Nonetheless, taxation and regulatory policy are only part of the story and thus only part of the solution. The policies that have done the most to improve the lives of the world’s poor have often taken decades to do so. Americans can look at the East Asian “miracle” economies, like those of China, South Korea, and Thailand, to see how expanding opportunities for the underclass can promote broad economic growth. Land reform (which gave small farmers a larger share of property) and wider access to health and education gave the poor greater economic security and allowed parents to invest more in their children’s education and well-being, which in turn made them more productive workers. That’s a big reason why a number of Asian countries have catapulted from mass poverty to membership in the group of high-income economies.

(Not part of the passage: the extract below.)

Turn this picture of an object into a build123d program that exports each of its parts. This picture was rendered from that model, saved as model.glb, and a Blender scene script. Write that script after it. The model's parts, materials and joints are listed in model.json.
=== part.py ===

In Brazil, meanwhile, the top fifth of the population saw their share of total income decline from 65 percent to 59 percent from 1990 to 2008, while the bottom two-fifths saw their share increase from 8 percent to 10 percent. Part of that is due to an innovative program called Bolsa Família, introduced by former President Luiz Inácio Lula da Silva. The program provides government cash transfers to 12 million poor families, with part of the money conditional on parents getting their kids vaccinated and sending them to school. The payments add as much as 40 percent to household incomes, and most of the money is used to buy food, school supplies, and clothes for the children. Among recipient families, vaccination rates and school enrollment have soared. And far from hurting growth, Brazil’s war on poverty has coincided with stronger economic performance. In the seven years after Bolsa Família was introduced in 2003, the country’s average gross domestic product growth was 4.3 percent. That compares with 1.9 percent in the seven years before.

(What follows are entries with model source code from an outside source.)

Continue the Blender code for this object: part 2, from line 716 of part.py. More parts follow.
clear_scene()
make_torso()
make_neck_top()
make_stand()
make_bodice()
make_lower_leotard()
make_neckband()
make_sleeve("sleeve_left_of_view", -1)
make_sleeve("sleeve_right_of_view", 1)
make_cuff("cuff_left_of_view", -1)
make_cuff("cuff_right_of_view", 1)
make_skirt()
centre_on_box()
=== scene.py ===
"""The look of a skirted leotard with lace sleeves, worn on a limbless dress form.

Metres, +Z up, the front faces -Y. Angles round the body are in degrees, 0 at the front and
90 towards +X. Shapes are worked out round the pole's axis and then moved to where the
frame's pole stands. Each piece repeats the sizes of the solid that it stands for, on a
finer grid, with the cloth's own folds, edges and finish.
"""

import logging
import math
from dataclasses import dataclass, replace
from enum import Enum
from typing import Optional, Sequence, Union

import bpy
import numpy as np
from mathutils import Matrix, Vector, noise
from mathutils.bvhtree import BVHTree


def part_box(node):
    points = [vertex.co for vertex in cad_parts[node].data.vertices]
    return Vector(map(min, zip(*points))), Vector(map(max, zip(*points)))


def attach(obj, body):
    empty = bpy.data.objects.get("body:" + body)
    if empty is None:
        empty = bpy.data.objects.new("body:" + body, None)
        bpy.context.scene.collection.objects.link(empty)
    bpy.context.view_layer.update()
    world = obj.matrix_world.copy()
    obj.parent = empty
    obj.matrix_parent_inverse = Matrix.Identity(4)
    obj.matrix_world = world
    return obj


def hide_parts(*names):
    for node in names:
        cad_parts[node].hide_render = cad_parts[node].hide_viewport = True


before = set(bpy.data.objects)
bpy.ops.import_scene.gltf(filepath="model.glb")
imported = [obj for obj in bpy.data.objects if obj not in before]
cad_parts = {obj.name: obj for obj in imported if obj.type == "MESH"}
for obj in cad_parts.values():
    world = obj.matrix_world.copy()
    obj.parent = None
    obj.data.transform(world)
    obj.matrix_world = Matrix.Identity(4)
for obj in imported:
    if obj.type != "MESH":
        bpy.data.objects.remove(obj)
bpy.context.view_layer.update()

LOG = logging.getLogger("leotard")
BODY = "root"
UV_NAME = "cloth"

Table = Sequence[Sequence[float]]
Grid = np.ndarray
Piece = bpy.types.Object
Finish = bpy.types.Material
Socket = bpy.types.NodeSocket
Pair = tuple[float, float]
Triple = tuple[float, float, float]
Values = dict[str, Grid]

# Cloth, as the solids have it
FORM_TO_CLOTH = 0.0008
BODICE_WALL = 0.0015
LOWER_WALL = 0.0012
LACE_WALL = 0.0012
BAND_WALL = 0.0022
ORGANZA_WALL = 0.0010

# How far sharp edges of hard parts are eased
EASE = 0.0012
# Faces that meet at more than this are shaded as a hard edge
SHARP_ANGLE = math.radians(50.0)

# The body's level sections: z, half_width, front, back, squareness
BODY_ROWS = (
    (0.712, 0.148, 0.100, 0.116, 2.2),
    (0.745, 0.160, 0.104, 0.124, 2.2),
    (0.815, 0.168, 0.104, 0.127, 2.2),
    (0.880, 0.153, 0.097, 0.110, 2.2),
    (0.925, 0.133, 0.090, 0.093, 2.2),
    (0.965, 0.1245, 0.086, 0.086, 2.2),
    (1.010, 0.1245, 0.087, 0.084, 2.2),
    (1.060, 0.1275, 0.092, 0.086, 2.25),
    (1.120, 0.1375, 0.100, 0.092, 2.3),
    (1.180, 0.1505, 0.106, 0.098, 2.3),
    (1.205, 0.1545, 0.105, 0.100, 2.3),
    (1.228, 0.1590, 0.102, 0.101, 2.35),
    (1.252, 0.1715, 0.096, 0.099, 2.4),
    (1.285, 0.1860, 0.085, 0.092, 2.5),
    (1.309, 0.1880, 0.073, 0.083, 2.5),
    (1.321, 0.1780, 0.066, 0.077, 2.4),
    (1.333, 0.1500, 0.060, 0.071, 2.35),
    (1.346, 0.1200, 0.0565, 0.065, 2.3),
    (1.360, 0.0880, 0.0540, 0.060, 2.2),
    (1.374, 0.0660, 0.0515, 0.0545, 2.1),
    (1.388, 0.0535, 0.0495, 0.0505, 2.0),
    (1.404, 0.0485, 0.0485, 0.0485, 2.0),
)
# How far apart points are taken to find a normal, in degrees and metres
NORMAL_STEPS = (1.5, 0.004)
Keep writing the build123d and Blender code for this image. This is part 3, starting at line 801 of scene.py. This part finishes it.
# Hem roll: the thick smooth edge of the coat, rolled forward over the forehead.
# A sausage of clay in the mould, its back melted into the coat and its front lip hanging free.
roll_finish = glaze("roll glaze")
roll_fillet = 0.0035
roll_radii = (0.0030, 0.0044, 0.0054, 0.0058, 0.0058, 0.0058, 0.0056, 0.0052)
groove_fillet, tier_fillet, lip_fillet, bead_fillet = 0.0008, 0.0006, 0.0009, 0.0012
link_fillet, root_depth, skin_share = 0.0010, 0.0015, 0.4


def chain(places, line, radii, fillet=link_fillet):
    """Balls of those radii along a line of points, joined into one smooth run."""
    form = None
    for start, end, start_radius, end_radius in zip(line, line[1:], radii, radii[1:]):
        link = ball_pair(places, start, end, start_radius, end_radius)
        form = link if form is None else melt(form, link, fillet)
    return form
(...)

Both the East Asian and Latin American experiences demonstrate that the priority for policymakers concerned about inequality shouldn’t be middle-class people who can’t afford to renovate their master bathroom. A more effective approach is to focus on poor people—and in particular poor kids—who can’t compete on anything like a level playing field because they are excluded from the social, health, and learning opportunities that underpin success.

Education can play a huge role in leveling that field. Miles Corak of the University of Ottawa has found that kids of low-income parents are far more likely to become low-income adults in the U.S. than in other countries. In the U.S., fully half of what a person earns can be predicted by how much his father made—compared with less than 20 percent in Canada or Scandinavia. Rich parents ensure their kids go to school and stay there, and in countries where education produces high returns, that means rich kids go on to earn a lot more. Among OECD countries, the strongest correlations between education and future earnings are in France, the U.S., and the U.K.—which are also the countries with the highest correlation between parents’ income and their children’s.

The answer is not necessarily “more money for education”—after all, the U.S. is already a big spender on schools, and there’s little desire in Washington to spend more. But ensuring that more young children have access to environments that stimulate learning could yield outsize returns. Corak argues that universal day care is a significant factor in explaining both low child poverty and higher rates of mobility in Scandinavia compared with the U.S.

Making a serious dent in inequality, in other words, requires more focused investment in the future. That might well mean higher taxes on the 1 percent: providing opportunity for more people to attain a better quality of life entails the very richest paying their fair share. But that revenue shouldn’t simply go toward propping up middle-class subsidies like the home office tax deduction or mortgage interest relief. The solution to inequality isn’t just to bring the 1 percent back down to earth. It’s to ensure that everyone has the potential to reach the top 1 percent themselves.